Nadat de constructie aan het maaiveld is afgewerkt is de onttrekkingsbron gereed en kan de pomp worden geplaatst. Na de aanleg van de filterconstructie moet het filter door intermitterend pompen worden ontwikkeld (verkrijgen van een optimale aansluiting van het filtergrind op het filter).

In de filteromstorting en in de filterbuis zelf kan desgewenst een peilfilter worden geplaatst waarmee de stijghoogteverlaging, veroorzaakt door het onttrekken van grondwater, kan worden gemeten en geregistreerd. Op basis van deze waarnemingen, metingen van de stijghoogten in peilfilters buiten de put, en debietmetingen in het systeem, kan de onttrekking worden gestuurd.

Pompen
Afhankelijk van het gekozen systeem kan in de put een geperforeerde zuigbuis of een onderwaterpomp worden gehangen. Bovengronds bevindt zich het leidingwerk waarmee het opgepompte water naar een waterzuivering en/of een lozingspunt kan worden gevoerd.

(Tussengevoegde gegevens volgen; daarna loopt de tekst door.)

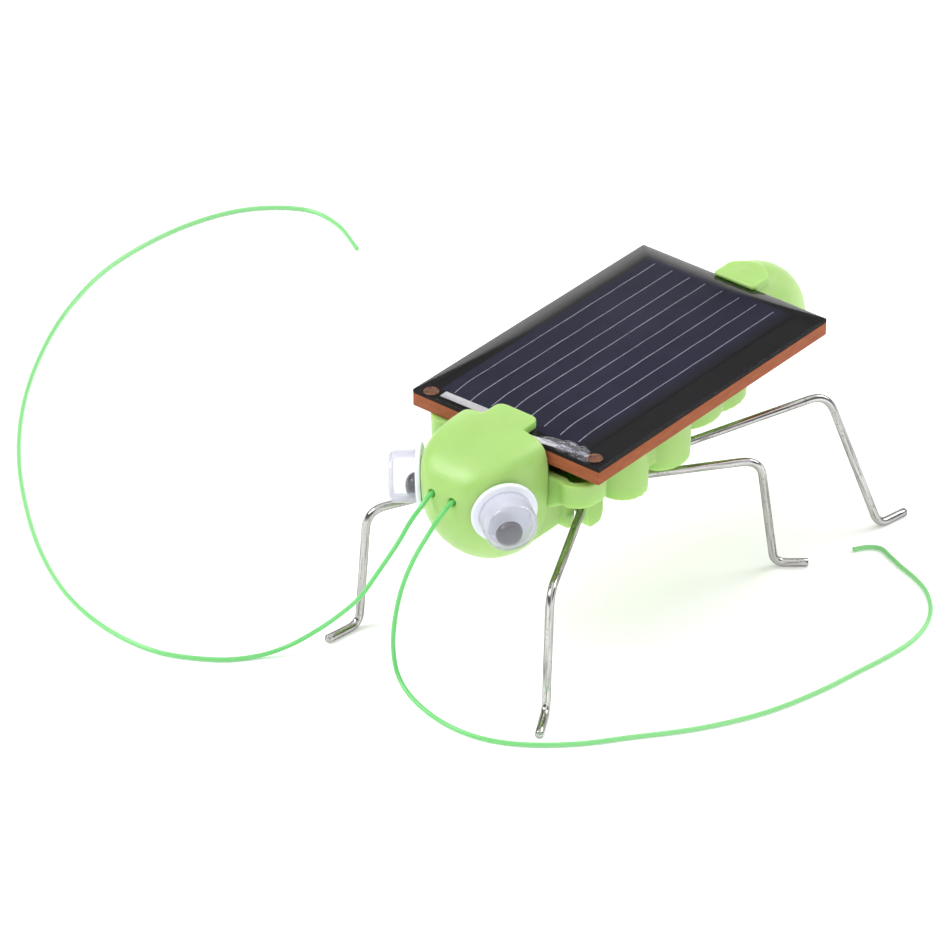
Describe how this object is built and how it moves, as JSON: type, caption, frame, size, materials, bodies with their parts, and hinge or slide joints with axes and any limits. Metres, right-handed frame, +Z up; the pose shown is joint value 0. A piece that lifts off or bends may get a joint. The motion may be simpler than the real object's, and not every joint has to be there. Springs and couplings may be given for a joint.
{
  "type": "solar powered insect toy",
  "caption": "Solar powered toy insect: a small panel clipped on a green plastic body with bent steel wire legs, domed eyes, a hidden vibration motor and long thin wire antennae.",
  "frame": {"origin": "bottom centre of the insect's box without its two antennae: the middle between the feet, on the surface that it stands on", "axes": "+Z up, -Y towards the head, +X towards the insect's own left side"},
  "size_m": [0.1053, 0.0724, 0.0236],
  "materials": {
    "green_plastic": "satin lime green moulding",
    "panel_board": "brown phenolic board, dull edges",
    "solar_cell": "blue-black silicon with silver lines",
    "panel_resin": "clear glossy resin",
    "tinned_ribbon": "tinned, satin",
    "copper": "copper, slightly dull",
    "steel_wire": "drawn steel wire, bright",
    "steel": "drawn can, satin",
    "brass": "cut block, satin",
    "magnet": "sintered magnet, dull",
    "white_plastic": "glossy white",
    "clear_plastic": "clear moulded dome",
    "black_plastic": "glossy black",
    "solder": "bright solder",
    "red_insulation": "wire insulation",
    "blue_insulation": "wire insulation",
    "green_wire": "bright green insulated wire, glossy"
  },
  "bodies": {
    "insect": {"body_frame": "green_plastic", "head_shell": "green_plastic", "panel_board": "panel_board", "solar_cell": "solar_cell", "panel_resin": "panel_resin", "motor_can": "steel", "motor_end_cap": "white_plastic", "motor_magnet": "magnet", "lead_red": "red_insulation", "lead_blue": "blue_insulation", "leg_wire_front": "steel_wire", "leg_wire_middle": "steel_wire", "leg_wire_rear": "steel_wire", "antenna_left": "green_wire", "antenna_right": "green_wire", "cell_ribbon_left": "tinned_ribbon", "copper_pad_left": "copper", "eye_base_left": "white_plastic", "eye_dome_left": "clear_plastic", "solder_joint_left": "solder", "cell_ribbon_right": "tinned_ribbon", "copper_pad_right": "copper", "eye_base_right": "white_plastic", "eye_dome_right": "clear_plastic", "solder_joint_right": "solder"},
    "motor_spinner": {"motor_shaft": "steel", "motor_coil": "copper", "eccentric_weight": "brass"},
    "eye_pupil_left": {"pupil_left": "black_plastic"},
    "eye_pupil_right": {"pupil_right": "black_plastic"}
  },
  "joints": [
    {"name": "motor_spin", "type": "hinge", "parent": "insect", "child": "motor_spinner", "pos_m": [0, 0, 0.01795], "axis": [0, 1, 0], "continuous": true},
    {"name": "pupil_left_swing", "type": "hinge", "parent": "insect", "child": "eye_pupil_left", "pos_m": [0.00515, -0.02235, 0.0185], "axis": [0.8132, -0.5789, -0.0601], "continuous": true},
    {"name": "pupil_right_swing", "type": "hinge", "parent": "insect", "child": "eye_pupil_right", "pos_m": [-0.00515, -0.02235, 0.0185], "axis": [-0.8132, -0.5789, -0.0601], "continuous": true}
  ]
}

In het bronbemalingssysteem bevindt zich bovengronds de zuigpomp.

De verschillende typen pompen die gebruikt kunnen worden zijn:

  • membraanpompen;
  • slangenpompen (in een bronbemalingssysteem);
  • plunjerpompen (in een bronbemalingssysteem);
  • verdringerpompen (in diepbronnen).

Materialen
Bij de pulsboringen worden stalen pulsbuizen en pulsen toegepast. Er mag geen gebruik worden gemaakt van oliehoudende smeermiddelen. Het toepassen van grafiet is toegestaan. Pulsbuizen moeten na ieder gebruik worden gereinigd.

De keuze van materialen bij de putinrichting is afhankelijk van de aangetroffen bodem- en grondwaterkwaliteit. Toepasbaar zijn: PVC (soms); HDPE, RVS, koolstofstaal, GRE (‘glassfiber reinforced epoxy’). Als aanvullingsmateriaal voor slecht doorlatende lagen worden bentoniethoudende kleimaterialen gebruikt (mikoliet, bentoniet).